The Treaty of Lisbon (2007) in article 2 lists a number of "values of the Union",
including "respect for freedom, democracy, equality, the rule of law and respect for human rights including the rights of persons belonging to minorities", invoking "a society in which pluralism, non-discrimination, tolerance, justice, solidarity and equality between women and men prevail".

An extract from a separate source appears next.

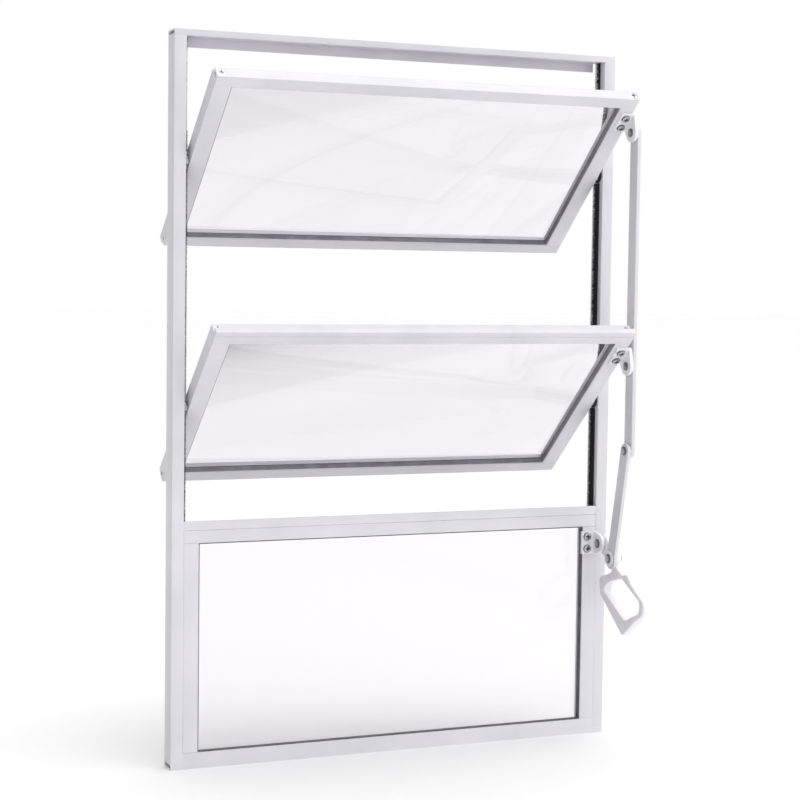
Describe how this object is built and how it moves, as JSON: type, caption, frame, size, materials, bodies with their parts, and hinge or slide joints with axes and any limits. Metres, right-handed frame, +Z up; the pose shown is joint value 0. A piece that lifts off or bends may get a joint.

=== Cultural and linguistic identity ===
Defining a European identity is a very complex process. From outside, "Europeanness" would be a thing for a Chinese or an American, but on the internal plan geography is not sufficient to define Europe in the eyes of Europeans. According to Jean-Baptiste Duroselle, "there has been, since men think, an immense variety of Europes". Paul Valéry cites three major heritages to define the European identity : the Greek democracy, the Roman Law, and the Judeo-Christian tradition. Yet Emmanuel Berl criticizes this thesis as reductive, since it supposes a level of "Europeanness", decreasing for West to East. According to him, Europe is shape-shifting, and no culture historically prevails over another, and European Islam, which concerns around 8% of the population, is one of the many sides of European identity.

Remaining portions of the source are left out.